I don’t know if in my 35 year lifespan I have ever noticed a disparity between humming and singing notes.

It’s also easier if you use your support muscles so if you do a long ‘sigh’, so to speak, whilst humming.

Each different ‘voice’ has a different vocal range. For example for males, it’s easy to hit very high notes in falsetto (think justin timberlake/Barry gibb) but it sounds a bit weak and it’s difficult to hit low pitches that way. They most likely couldn’t hit the same notes using their ‘head voice’ or ‘stomach voice’. Head voice is a level lower, stomach one is lower again.

Source – Studied music at degree level

I can sing all notes I can hum. And I got REALLY good falsetto. I’m really thinking about finding a proper teacher who knows more about it.
Because being a broad shouldered, strong, and a welder, being able to sing from really high register with a nice voice is a good party trick. No but really I also like it.

But I assume by hum you mean actual sustained tone, and not low gurgling or high nose noise.

Vowels and consonants stress your vocal cords and cause them to constrict or relax. When you’re humming, your vocal cords aren’t constricting whatsoever which allows them to relax, giving you a fair bit more range when humming.

Be honest: how many people just tried humming really high pitched as the first thing they did upon entering this thread?

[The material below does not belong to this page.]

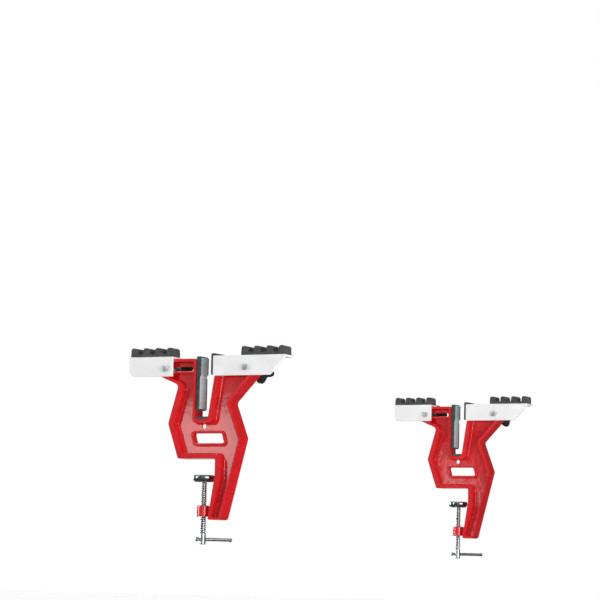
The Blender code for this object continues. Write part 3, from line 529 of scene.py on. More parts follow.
# %% [markdown]
# **Dark chrome.** The swivel feet have a dark bright plating, almost a mirror, with faint smudges.

# %% Dark chrome
chrome, tree, shader, spot = finish("dark_chrome", 0.12, 1.0)
tint = colours(tree, noise(tree, spot, 9, 3), [
    (0.30, (0.19, 0.225, 0.23)),
    (0.70, (0.29, 0.33, 0.335)),
])
dress(tree, shader, tint, spread(tree, noise(tree, spot, 4, 4), 0.08, 0.24),
      bumps(tree, noise(tree, spot, 7, 1), 0.03))
print("made", chrome.name, "with", len(tree.nodes), "nodes")

# %% [markdown]
# ## The casting
# The casting is the part that everything else hangs on: a C-shaped plate with thick edges and a thin
# web between them, like a small I-beam bent into a hook. It starts as a sharp outline with thickness.
# One inset on each face leaves the edge flange. The flange isn't the same width all round, so the
# inset's corners are then moved to the pocket's own outline. A second inset sinks the pocket, and its
# walls lean by a draft of one millimetre so that the casting can leave its sand.

# %% The casting's outline
FRONT, BACK = -14.0, 14.0
FLANGE, WEB, DRAFT, FLOOR_FILLET, RIM_RADIUS = 4.3, 4.4, 1.0, 1.9, 1.7

CASTING = [
    (15.6, -99.2, 2.5),
    (38.4, -99.2, 6.0),
    (72.6, 33.4, 7.0),
    (50.6, 91.3, 7.0),
    (103.6, 148.0, 2.5),
    (103.6, 163.6, 2.5),
    (25.97, 163.6, 2.5),
    (11.1, 64.5, 2.5),
    (-13.0, 64.5, 2.5),
    (-13.0, 163.6, 2.5),
    (-82.8, 163.6, 2.5),
    (-82.8, 136.6, 2.5),
    (-44.3, 120.7, 7.0),
    (-62.1, 57.5, 7.0),
    (-42.3, 0.0, 2.5),
    (26.7, 0.0, 3.0),
    (26.7, -28.0, 7.0),
]
POCKET = [
    (20.2, -94.9, 3.8),
    (36.9, -94.9, 3.8),
    (68.2, 30.3, 6.0),
    (43.7, 92.7, 13.0),
    (99.3, 152.2, 3.5),
    (99.3, 159.3, 3.5),
    (33.9, 159.3, 4.0),
    (18.8, 58.5, 8.5),
    (-17.3, 58.5, 6.8),
    (-17.3, 159.3, 4.0),
    (-78.5, 159.3, 3.5),
    (-78.5, 140.2, 3.5),
    (-33.6, 121.7, 12.0),
    (-51.6, 57.8, 5.0),
    (-34.3, 7.5, 5.0),
    (36.7, 7.5, 10.5),
    (36.7, -33.0, 12.0),
]


def corner_number(vert, corners):
    """Which of an outline's corners a vertex stands at."""
    return next(index for index, corner in enumerate(corners)
                if (vert.co.xz - Vector(corner[:2]) * MM).length < NEAR)


def outer_partner(vert, face):
    """The vertex outside a freshly inset face that a vertex of the face is joined to."""
    return next(e.other_vert(vert) for e in vert.link_edges if e.other_vert(vert) not in face.verts)


casting = flat_prism(CASTING, FRONT, BACK)
sink = (BACK - FRONT - WEB) / 2
walls = []
for face in [f for f in casting.faces if len(f.verts) == len(CASTING)]:
    inset(casting, [face], FLANGE)
    for vert in face.verts:
        x, z, _ = POCKET[corner_number(outer_partner(vert, face), CASTING)]
        vert.co = (x * MM, vert.co.y, z * MM)
    inset(casting, [face], DRAFT, -sink)
    for vert in face.verts:
        rim_vert = outer_partner(vert, face)
        walls.append((corner_number(rim_vert, POCKET), rim_vert.co.copy(), vert.co.copy()))
print("the pockets are", round(sink, 1), "mm deep and have", len(walls), "wall corners")

# %% [markdown]
# Bevels round it all: first each wall corner of the pockets with its own radius, then the fillet round
# the pockets' floors, the outline's corners, and last the rims. Each one needs the edges that the one
# before leaves. A wall corner is found again by the places of its two ends, because every bevel makes
# new edges round it.

# %% Rounding the casting
def on_web(face):
    """Whether a face lies flat on the web."""
    height = abs(face.calc_center_median().y)
    return abs(face.normal.y) > 0.99 and abs(height - WEB / 2 * MM) < NEAR


for index, top, foot in walls:
    edges = edges_where(casting, lambda place: min((place - top).length, (place - foot).length) < WELD)
    round_edges(casting, edges, corner_offset(POCKET, index), 6)
floor_edges = [e for e in casting.edges if any(on_web(face) for face in e.link_faces)]
round_edges(casting, floor_edges, FLOOR_FILLET)
round_corners(casting, CASTING)
round_edges(casting, end_edges(casting, FRONT, BACK), RIM_RADIUS, 5)
print("the casting has", len(casting.faces), "faces and", round(casting.calc_volume() * 1e6), "cm3")

# %% [markdown]
# The openings go through the web: a slanted window, a round hole and one long slot for each arm's bolt.
# They are cut with a Boolean, because the web's floor is one large face and the openings lie inside it.
# The window has a raised rim, whose inside is the window's wall, so its cut is hidden inside the rim.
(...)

When you hum, your throat isn’t contracted as much as it is to support open mouthed singing. You are able to pitch better humming than singing. This is because of your support muscles… diamond of support… starting from your central pelvic bone, along to your hip bones and up to your diaphragm. When you hum, you engage these muscles naturally, thats how you’ve learnt to support yourself. However, we speak all the time and become lazy, when we talk or sing you do not engage these muscles causing ourselves harm and also the inability to reach our full potential range. Now, by engaging these muscles (essentially pelvic flaw) the throat is supported and held in place causing the vowels or words you produce to be stronger and therefore more supported to extend your upper and lower range.

Source: singing teacher

If they can hum the notes they should be able to sing them too. What happens is that they start doing something differently when singing, like tightening their throat or changing the volume.

When you hum you’re engaging different resonators, specifically your nose (which is why you can’t hum while holding your nose closed). You can actually engage this resonator with your mouth open too, if people sound “nasally” while singing they might be resonating more from their nose than their chest/mouth/mask/etc.

Ideally when you sing in “bel canto”, you want to resonate from your “mask”, which, from my understanding, is kind of like your sinus cavity along your cheeks to your ears. Resonating in your nose might give you that ease of “bel canto” without the difficulty of placing the sound in your “mask”.

It also produces a quieter sound that’s basically impossible to force/push. Less tension=easier singing=wider range.

I, however, find it harder to hum the very very bottom of my range because that part of your voice wants to resonate lower (in your chest, hence “chest voice”).

I think the easiest way to sing high notes is actually to think about the sound resonating in the crown of your head (think about imitating a whimper or a puppy crying), although that’s more similar to a hum.

Humming generally is the best tool to unleash the middle part of your range, particularly when you’re dealing with tension. Use a nasalized sound like NG to lead into an open vowel.

If you can hum a note, you should be able to sing it with a little practice.

I don’t know if this is what you’re looking for, but hopefully it helps you understand some of the mechanics of singing vs. humming!